Réveil brusque pour la capitale guinéenne. C’est, semble-t-il, la fin de l’euphorie qui régnait au sein de la classe politique guinéenne depuis le putsch de Mamadi Doumbouya contre Alpha Condé, le 5 septembre. Dans la commune de Ratoma, en banlieue de Conakry, les protestations ont commencé la nuit. Ce fief de l’Union des forces démocratiques de Guinée (UFDG), le parti dirigé par Cellou Dalein Diallo, semblait chauffé à blanc avant même que le tribunal de Dixinn ne rende son jugement.

Sidya Touré (à g.) ; Cellou Dalein Diallo (à dr.) © Sidya Touré (à g.) ; Cellou Dalein Diallo (à dr.) Montage JA : Sylvain Cherkaoui pour JA ; Vincent Fournier/JA.
Les juges avaient été saisis par Cellou Dalein Diallo et Sidya Touré, le leader de l’Union des forces républicaines (UFR), après que ces deux anciens Premiers ministres sous Lansana Conté ont reçu mi-février un préavis de la direction générale du Patrimoine bâti public leur intimant de quitter leur résidence personnelle au plus tard le 28 février à 10 h. Cette expulsion s’inscrit dans le cadre d’une vaste campagne de récupération des biens de l’État, engagée par les nouvelles autorités militaires. Papiers officiels à l’appui, Cellou et Sidya avaient en réponse multiplié les sorties médiatiques, écrit au Patrimoine bâti public et saisi la justice. Ils ont tenté de faire valoir leurs droits de propriété sur les domaines qu’ils ont rachetés à l’État en 1996, alors que le premier était ministre des Transports et le second Premier ministre de Lansana Conté. En vain.
Dans son jugement rendu tôt ce 28 février, le tribunal de Dixinn s’est déclaré incompétent dans les deux affaires, ce qui signifie qu’il estime ne pouvoir interférer dans la décision de l’État. Les deux plaignants ont sans attendre fait appel contre le jugement. Néanmoins, en attendant le réexamen de leurs dossiers, les leaders de l’UFDG et de l’UFR n’ont eu d’autre choix que de quitter les résidences qu’ils occupaient depuis deux décennies. Les clés des villas ont été récupérées par des huissiers, sous la supervision des colonels Balla Samoura et Sadiba Koulibaly, respectivement haut commandant de la gendarmerie nationale et chef d’état-major général des armées.

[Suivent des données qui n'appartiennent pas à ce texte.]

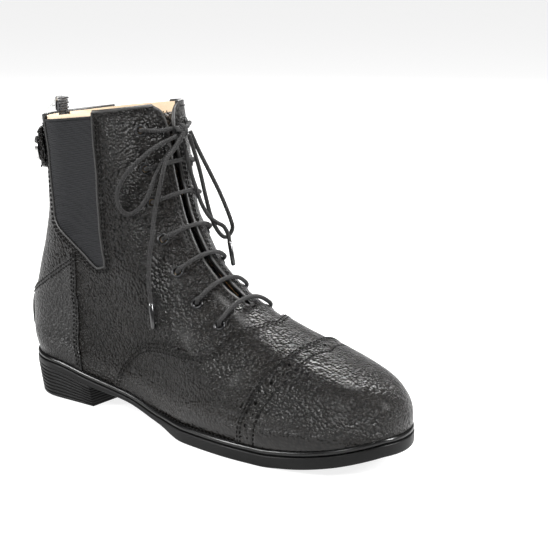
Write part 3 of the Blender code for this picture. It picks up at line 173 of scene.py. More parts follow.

Le colonel Balla Samara, le Haut-commandant de la gendarmerie nationale, arrivant au domicile de @SidyaToureUFR ce lundi pour constater la libération effective des lieux par l'ancien Premier ministre. (📽️ #LouisDeFunès / Facebook) #Kibaro pic.twitter.com/qmOPQrvxHQ
— Thierno Diallo🇬🇳 (@cireass) February 28, 2022
« Déni de justice »
Les militants qui commençaient à se regrouper aux abords des deux résidences litigieuses, situées à Dixinn pour Cellou Dalein Diallo et à la Minière pour Sidya Touré, ont été dispersés par les forces de l’ordre déployées massivement dans la matinée. D’importants dispositifs sécuritaires mixtes (gendarmerie, police) étaient visibles le long de l’autoroute le Prince, une des principales artères publiques qui longent la capitale. La circulation était perturbée sur cet axe, notamment entre Hamdallaye-Bambéto-Cosa, pour cause d’accrochages entre protestataires et agents de sécurité.

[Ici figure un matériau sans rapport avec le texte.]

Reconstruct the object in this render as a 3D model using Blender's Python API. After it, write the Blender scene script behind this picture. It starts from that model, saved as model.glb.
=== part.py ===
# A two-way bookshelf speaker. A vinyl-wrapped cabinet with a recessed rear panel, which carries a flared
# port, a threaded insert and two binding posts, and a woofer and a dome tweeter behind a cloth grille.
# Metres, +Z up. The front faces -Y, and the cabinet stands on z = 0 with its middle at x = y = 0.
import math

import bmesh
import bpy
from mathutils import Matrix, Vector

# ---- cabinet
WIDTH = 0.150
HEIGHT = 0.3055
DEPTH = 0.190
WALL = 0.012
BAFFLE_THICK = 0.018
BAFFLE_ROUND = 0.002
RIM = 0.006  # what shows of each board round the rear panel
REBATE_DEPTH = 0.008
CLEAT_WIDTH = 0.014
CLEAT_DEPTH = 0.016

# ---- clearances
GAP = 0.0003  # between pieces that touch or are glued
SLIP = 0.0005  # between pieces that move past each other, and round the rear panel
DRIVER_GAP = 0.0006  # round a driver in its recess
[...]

« J’ai pris acte de la décision du juge […] en dépit des arguments développés par mes avocats », a réagi Cellou Dalein Diallo sur sa page Facebook, avant de dénoncer « un déni de justice au regard du droit positif guinéen en vigueur ». Il a ensuite indiqué avoir « libéré provisoirement [s]a résidence en attendant l’issue de la procédure judiciaire au fond que [s]es avocats viennent d’engager ».

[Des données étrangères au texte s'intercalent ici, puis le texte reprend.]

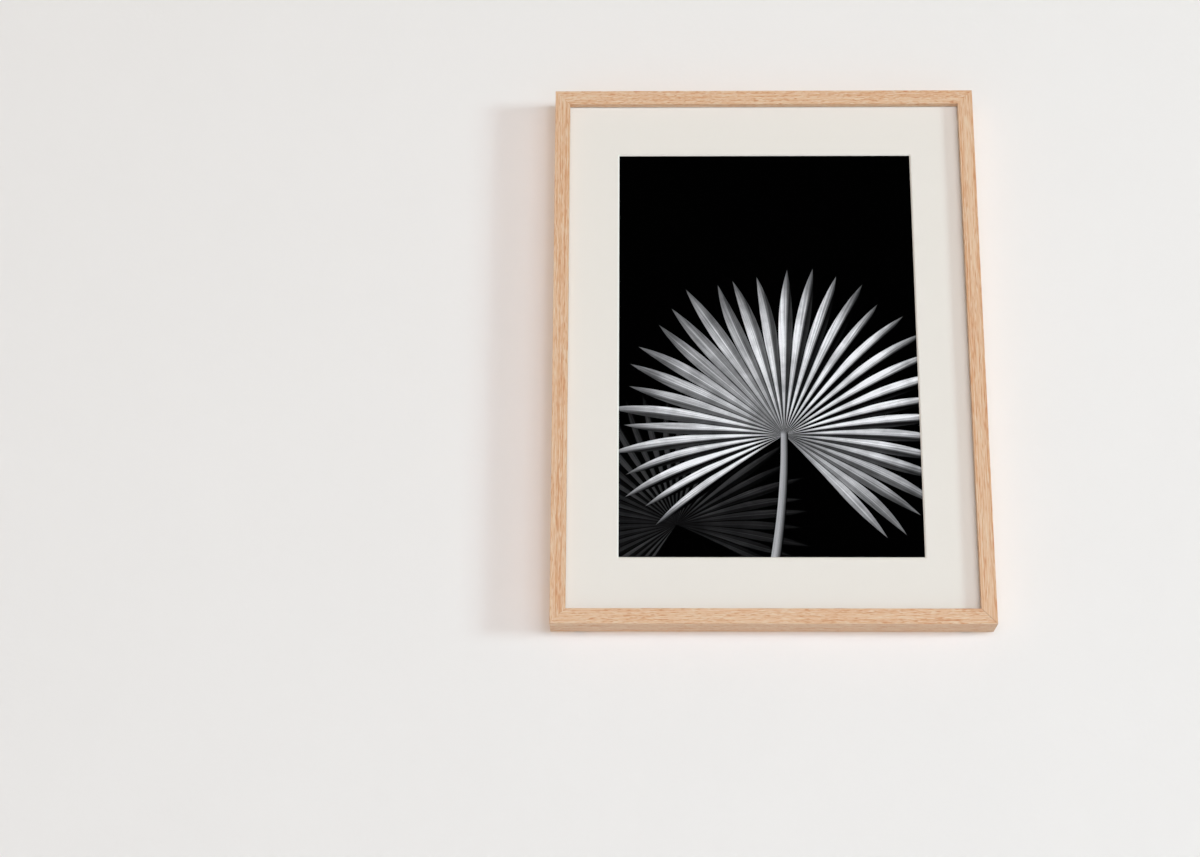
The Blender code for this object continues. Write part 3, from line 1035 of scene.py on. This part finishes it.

Même son de cloche chez Sidya Touré qui « estime être victime d’injustice, malgré le fait qu’il a brandi des preuves irréfutables », selon son responsable de communication digitale, Fodé Baldé, joint par Jeune Afrique. « La maison qu’il occupait étant construite à ses frais, il estime que le Patrimoine bâti public n’a pas compétence à le déloger. Pour l’instant, il libère la résidence, mais compte poursuivre le combat judiciaire avec ses avocats. »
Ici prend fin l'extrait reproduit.